• _WRITTEN EXERCISE_
Please repeat all of the listing exactly.

• _RECORDS FOR THE TASK_
= = = = = = =

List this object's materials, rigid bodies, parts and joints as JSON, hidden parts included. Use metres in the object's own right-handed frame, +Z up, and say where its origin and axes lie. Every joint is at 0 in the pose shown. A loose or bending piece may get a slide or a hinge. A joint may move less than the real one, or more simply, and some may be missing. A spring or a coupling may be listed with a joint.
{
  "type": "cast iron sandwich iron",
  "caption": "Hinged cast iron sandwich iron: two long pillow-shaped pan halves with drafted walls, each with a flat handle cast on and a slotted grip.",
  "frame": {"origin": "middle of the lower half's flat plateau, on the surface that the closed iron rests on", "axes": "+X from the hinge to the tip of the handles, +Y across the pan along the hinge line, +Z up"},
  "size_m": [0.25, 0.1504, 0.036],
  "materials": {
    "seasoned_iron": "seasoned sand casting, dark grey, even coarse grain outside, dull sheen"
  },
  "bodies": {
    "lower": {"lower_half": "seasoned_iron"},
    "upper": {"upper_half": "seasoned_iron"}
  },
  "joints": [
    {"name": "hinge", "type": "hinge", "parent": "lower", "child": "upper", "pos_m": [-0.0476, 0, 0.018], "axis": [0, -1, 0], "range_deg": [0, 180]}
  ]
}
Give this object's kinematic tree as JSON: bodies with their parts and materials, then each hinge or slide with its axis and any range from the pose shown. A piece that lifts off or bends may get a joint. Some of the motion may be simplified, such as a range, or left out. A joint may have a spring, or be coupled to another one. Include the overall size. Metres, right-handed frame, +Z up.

= = = = = = =

• _WRITTEN SOLUTION_
List this object's materials, rigid bodies, parts and joints as JSON, hidden parts included. Use metres in the object's own right-handed frame, +Z up, and say where its origin and axes lie. Every joint is at 0 in the pose shown. A loose or bending piece may get a slide or a hinge. A joint may move less than the real one, or more simply, and some may be missing. A spring or a coupling may be listed with a joint.
{
  "type": "cast iron sandwich iron",
  "caption": "Hinged cast iron sandwich iron: two long pillow-shaped pan halves with drafted walls, each with a flat handle cast on and a slotted grip.",
  "frame": {"origin": "middle of the lower half's flat plateau, on the surface that the closed iron rests on", "axes": "+X from the hinge to the tip of the handles, +Y across the pan along the hinge line, +Z up"},
  "size_m": [0.25, 0.1504, 0.036],
  "materials": {
    "seasoned_iron": "seasoned sand casting, dark grey, even coarse grain outside, dull sheen"
  },
  "bodies": {
    "lower": {"lower_half": "seasoned_iron"},
    "upper": {"upper_half": "seasoned_iron"}
  },
  "joints": [
    {"name": "hinge", "type": "hinge", "parent": "lower", "child": "upper", "pos_m": [-0.0476, 0, 0.018], "axis": [0, -1, 0], "range_deg": [0, 180]}
  ]
}
Give this object's kinematic tree as JSON: bodies with their parts and materials, then each hinge or slide with its axis and any range from the pose shown. A piece that lifts off or bends may get a joint. Some of the motion may be simplified, such as a range, or left out. A joint may have a spring, or be coupled to another one. Include the overall size. Metres, right-handed frame, +Z up.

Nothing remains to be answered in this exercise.